Of the lines listed below, return exactly those that run from the line containing "What FreeCAD Python" through the line containing "pin_reach = 2.8", both included.

- _Saved entries_:

◆ ◆ ◆ ◆ ◆ ◆ ◆

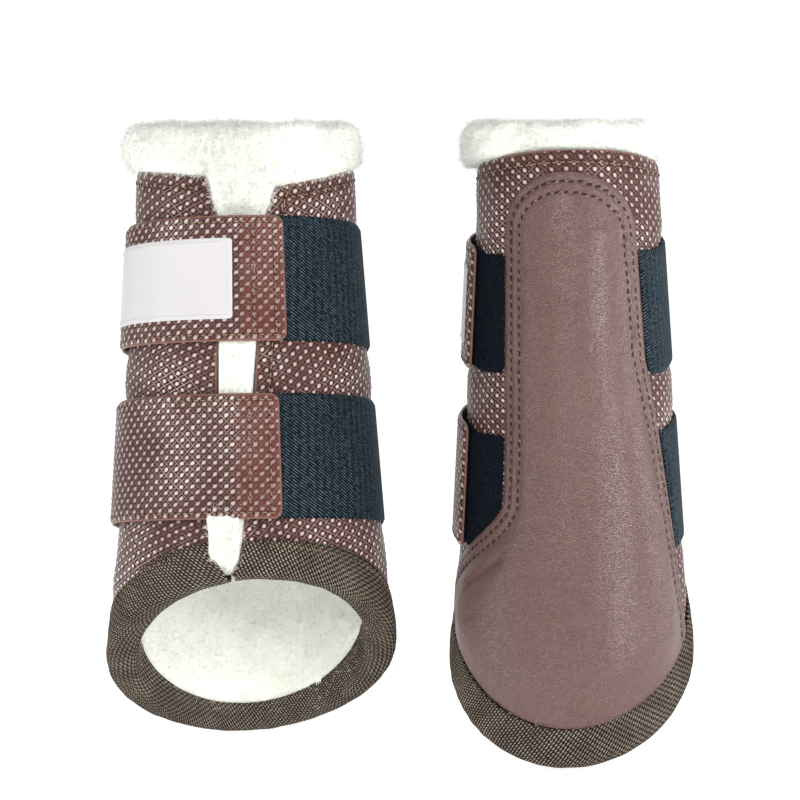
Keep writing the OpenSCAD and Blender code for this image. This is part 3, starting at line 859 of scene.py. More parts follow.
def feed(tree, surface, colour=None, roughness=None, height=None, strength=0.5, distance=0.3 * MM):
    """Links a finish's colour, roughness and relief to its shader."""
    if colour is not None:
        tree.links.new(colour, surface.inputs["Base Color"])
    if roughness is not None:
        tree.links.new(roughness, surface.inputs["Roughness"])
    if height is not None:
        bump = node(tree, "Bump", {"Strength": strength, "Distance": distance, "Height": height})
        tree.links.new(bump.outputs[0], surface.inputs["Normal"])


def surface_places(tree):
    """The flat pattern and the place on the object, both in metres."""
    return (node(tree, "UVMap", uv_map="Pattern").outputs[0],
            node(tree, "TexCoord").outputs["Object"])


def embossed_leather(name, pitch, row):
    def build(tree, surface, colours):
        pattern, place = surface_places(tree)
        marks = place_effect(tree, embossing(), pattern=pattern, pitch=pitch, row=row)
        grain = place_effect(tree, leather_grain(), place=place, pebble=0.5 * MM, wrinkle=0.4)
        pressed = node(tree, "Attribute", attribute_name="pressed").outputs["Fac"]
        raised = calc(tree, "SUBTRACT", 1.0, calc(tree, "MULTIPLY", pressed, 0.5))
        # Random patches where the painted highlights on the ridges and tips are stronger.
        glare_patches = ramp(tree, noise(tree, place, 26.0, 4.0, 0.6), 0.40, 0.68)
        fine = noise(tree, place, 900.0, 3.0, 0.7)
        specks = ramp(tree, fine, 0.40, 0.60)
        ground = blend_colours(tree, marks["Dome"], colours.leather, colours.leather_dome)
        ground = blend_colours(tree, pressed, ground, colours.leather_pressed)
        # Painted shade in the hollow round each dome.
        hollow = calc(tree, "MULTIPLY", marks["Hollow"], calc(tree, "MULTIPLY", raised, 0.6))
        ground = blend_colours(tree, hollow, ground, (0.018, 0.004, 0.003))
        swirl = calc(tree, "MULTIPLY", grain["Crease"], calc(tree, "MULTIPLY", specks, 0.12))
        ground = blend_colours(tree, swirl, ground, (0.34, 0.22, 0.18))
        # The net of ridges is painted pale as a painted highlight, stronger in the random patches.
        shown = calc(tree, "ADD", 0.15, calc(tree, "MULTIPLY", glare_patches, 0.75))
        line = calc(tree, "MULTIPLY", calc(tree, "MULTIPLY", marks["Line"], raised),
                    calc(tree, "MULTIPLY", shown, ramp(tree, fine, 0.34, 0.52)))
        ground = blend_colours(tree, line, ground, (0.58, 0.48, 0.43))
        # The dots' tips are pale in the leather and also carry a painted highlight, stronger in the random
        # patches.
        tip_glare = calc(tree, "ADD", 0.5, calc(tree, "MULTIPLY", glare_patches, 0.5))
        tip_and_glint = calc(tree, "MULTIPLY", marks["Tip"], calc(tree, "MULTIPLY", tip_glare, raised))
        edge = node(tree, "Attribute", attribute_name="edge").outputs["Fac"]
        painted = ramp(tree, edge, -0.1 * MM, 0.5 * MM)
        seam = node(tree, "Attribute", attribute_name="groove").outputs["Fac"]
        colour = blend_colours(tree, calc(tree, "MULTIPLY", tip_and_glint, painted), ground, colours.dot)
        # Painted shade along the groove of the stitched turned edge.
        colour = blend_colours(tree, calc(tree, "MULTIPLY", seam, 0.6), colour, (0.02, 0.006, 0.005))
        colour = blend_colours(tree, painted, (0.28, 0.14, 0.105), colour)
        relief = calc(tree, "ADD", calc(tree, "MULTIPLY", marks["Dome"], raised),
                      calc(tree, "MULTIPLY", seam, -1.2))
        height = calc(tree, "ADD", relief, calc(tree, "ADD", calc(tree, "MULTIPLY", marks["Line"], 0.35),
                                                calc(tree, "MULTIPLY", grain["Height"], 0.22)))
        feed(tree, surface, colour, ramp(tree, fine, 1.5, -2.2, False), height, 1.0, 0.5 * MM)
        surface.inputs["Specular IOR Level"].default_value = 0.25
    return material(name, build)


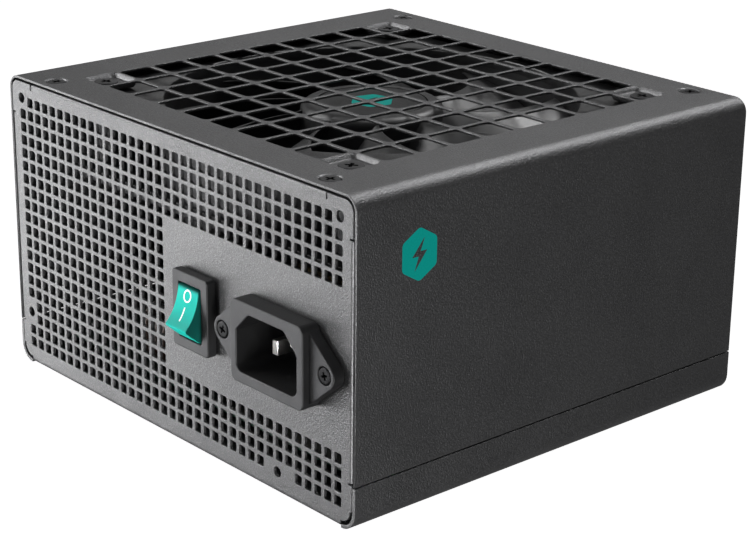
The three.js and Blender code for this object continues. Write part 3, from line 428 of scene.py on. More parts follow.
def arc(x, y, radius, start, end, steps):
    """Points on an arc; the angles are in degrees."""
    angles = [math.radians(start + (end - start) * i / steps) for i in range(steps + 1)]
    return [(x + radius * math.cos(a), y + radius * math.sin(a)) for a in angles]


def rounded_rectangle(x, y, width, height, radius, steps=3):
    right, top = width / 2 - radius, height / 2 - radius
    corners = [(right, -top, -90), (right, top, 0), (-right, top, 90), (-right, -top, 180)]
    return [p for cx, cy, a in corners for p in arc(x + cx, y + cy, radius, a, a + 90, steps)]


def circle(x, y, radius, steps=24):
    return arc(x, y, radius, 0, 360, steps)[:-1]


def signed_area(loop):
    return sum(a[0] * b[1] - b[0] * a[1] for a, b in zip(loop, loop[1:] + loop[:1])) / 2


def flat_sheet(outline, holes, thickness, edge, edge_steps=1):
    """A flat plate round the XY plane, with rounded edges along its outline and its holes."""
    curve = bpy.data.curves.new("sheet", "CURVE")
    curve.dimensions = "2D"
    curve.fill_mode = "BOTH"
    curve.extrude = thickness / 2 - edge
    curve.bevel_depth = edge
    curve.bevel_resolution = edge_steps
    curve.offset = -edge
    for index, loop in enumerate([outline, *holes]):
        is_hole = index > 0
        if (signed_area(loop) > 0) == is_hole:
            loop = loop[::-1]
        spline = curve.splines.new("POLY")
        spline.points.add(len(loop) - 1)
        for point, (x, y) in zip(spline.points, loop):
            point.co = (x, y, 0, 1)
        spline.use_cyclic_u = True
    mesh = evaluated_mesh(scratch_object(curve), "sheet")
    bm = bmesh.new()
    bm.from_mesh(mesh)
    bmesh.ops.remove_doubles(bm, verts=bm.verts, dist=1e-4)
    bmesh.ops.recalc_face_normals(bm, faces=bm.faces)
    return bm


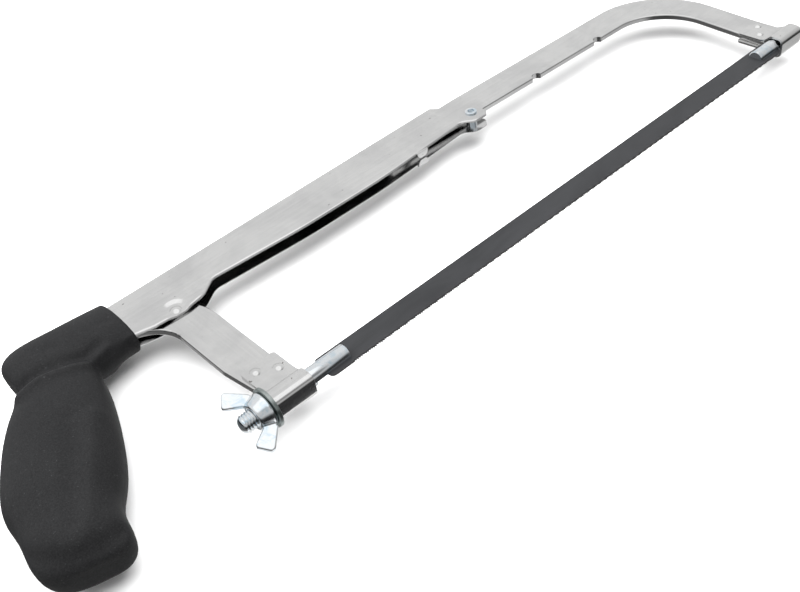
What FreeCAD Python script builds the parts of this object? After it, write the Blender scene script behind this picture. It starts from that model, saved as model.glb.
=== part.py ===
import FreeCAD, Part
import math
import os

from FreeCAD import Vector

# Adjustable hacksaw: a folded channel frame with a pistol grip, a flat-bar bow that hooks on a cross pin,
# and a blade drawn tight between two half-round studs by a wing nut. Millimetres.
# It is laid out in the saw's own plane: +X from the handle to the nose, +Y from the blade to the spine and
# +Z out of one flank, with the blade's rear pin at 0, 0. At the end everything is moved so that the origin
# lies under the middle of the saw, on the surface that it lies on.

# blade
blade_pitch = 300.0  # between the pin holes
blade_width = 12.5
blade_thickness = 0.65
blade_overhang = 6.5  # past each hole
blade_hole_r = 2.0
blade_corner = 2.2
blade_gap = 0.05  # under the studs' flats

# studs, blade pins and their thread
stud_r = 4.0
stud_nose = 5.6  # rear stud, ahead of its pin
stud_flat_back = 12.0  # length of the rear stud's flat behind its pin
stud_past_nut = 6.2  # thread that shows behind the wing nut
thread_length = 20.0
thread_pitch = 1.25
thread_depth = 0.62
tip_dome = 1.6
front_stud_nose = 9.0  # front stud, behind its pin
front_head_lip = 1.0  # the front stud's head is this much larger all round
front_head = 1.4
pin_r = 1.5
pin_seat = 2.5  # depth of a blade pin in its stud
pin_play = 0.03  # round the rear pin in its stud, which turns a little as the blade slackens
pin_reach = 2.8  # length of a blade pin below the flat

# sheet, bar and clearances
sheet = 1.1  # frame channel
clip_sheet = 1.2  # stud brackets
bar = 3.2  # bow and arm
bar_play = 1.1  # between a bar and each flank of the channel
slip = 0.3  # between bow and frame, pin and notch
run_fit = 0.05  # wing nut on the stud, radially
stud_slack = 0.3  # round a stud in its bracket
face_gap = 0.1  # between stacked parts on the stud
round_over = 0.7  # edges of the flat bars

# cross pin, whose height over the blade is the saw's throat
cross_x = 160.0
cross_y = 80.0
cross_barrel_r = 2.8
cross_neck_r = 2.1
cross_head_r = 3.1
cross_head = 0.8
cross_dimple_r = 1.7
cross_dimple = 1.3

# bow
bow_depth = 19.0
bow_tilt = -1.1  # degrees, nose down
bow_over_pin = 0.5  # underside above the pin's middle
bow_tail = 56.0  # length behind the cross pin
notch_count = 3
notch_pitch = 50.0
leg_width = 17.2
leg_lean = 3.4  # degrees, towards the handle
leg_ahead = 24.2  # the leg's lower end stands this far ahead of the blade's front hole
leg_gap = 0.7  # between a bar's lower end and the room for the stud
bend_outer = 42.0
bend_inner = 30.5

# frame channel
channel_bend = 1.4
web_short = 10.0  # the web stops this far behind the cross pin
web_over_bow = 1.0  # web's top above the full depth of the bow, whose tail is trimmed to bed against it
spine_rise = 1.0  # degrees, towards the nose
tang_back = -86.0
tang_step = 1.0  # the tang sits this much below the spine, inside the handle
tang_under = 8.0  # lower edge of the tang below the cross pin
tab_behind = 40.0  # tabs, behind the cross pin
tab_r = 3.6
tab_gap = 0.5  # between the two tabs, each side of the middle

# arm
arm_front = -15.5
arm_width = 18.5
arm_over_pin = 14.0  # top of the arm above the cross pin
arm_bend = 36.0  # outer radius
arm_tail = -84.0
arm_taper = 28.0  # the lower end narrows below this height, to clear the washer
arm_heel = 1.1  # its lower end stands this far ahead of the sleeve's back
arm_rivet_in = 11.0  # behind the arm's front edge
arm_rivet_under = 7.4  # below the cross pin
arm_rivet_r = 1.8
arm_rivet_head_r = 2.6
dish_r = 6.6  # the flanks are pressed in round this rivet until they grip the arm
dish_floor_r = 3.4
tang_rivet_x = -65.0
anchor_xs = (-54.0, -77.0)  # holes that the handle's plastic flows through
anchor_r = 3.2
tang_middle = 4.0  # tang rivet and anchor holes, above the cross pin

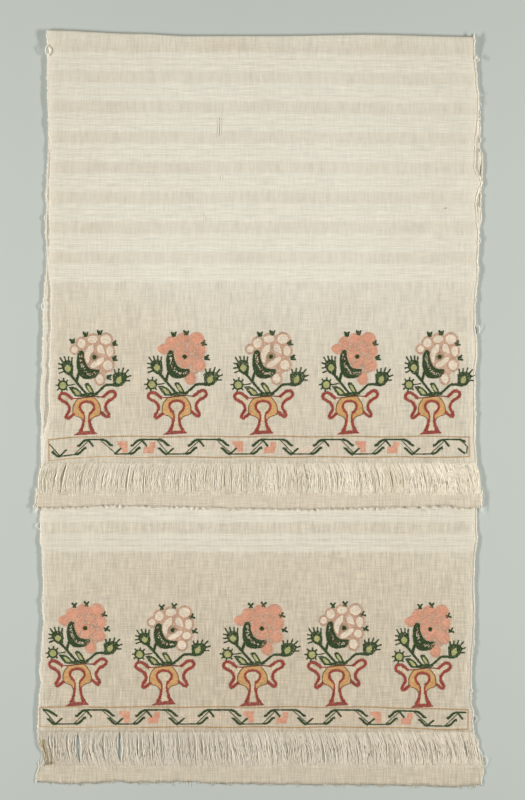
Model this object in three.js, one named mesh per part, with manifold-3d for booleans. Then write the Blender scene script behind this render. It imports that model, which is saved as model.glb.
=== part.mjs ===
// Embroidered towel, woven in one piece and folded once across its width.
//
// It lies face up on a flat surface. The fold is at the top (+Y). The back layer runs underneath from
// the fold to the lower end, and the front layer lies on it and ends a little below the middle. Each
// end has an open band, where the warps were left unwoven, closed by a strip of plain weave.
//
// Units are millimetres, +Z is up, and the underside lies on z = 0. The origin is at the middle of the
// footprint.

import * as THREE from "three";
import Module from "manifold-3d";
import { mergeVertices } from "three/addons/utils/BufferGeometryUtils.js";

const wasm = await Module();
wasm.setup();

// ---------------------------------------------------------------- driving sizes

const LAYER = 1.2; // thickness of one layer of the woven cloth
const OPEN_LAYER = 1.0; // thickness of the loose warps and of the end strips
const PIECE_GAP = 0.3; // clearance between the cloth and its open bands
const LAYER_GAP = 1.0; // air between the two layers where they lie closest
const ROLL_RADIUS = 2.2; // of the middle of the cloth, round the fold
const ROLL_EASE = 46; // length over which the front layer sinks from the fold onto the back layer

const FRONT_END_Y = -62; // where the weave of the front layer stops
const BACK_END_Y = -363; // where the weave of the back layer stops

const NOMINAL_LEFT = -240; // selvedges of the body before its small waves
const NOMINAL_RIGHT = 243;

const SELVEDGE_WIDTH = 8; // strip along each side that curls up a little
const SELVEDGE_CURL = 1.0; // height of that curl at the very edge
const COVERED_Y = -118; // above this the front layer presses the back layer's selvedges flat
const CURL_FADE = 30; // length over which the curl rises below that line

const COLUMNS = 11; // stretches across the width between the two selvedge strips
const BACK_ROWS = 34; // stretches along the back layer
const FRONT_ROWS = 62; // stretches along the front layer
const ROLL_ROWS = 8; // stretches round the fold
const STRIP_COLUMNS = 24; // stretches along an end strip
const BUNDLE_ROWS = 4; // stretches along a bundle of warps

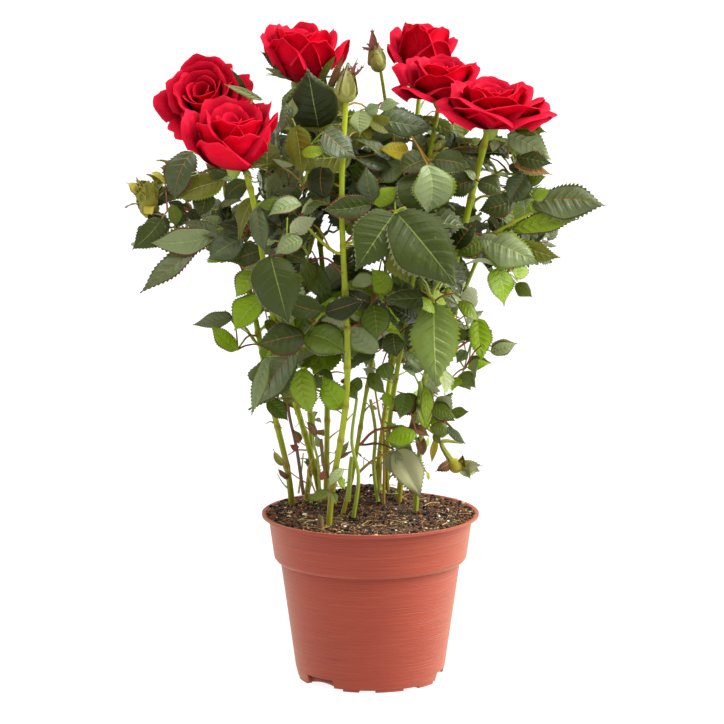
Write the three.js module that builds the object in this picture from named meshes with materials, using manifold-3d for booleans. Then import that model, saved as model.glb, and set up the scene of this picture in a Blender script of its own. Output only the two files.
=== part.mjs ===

◆ ◆ ◆ ◆ ◆ ◆ ◆

- _Task output_:
What FreeCAD Python script builds the parts of this object? After it, write the Blender scene script behind this picture. It starts from that model, saved as model.glb.
=== part.py ===
import FreeCAD, Part
import math
import os

from FreeCAD import Vector

# Adjustable hacksaw: a folded channel frame with a pistol grip, a flat-bar bow that hooks on a cross pin,
# and a blade drawn tight between two half-round studs by a wing nut. Millimetres.
# It is laid out in the saw's own plane: +X from the handle to the nose, +Y from the blade to the spine and
# +Z out of one flank, with the blade's rear pin at 0, 0. At the end everything is moved so that the origin
# lies under the middle of the saw, on the surface that it lies on.

# blade
blade_pitch = 300.0  # between the pin holes
blade_width = 12.5
blade_thickness = 0.65
blade_overhang = 6.5  # past each hole
blade_hole_r = 2.0
blade_corner = 2.2
blade_gap = 0.05  # under the studs' flats

# studs, blade pins and their thread
stud_r = 4.0
stud_nose = 5.6  # rear stud, ahead of its pin
stud_flat_back = 12.0  # length of the rear stud's flat behind its pin
stud_past_nut = 6.2  # thread that shows behind the wing nut
thread_length = 20.0
thread_pitch = 1.25
thread_depth = 0.62
tip_dome = 1.6
front_stud_nose = 9.0  # front stud, behind its pin
front_head_lip = 1.0  # the front stud's head is this much larger all round
front_head = 1.4
pin_r = 1.5
pin_seat = 2.5  # depth of a blade pin in its stud
pin_play = 0.03  # round the rear pin in its stud, which turns a little as the blade slackens
pin_reach = 2.8  # length of a blade pin below the flat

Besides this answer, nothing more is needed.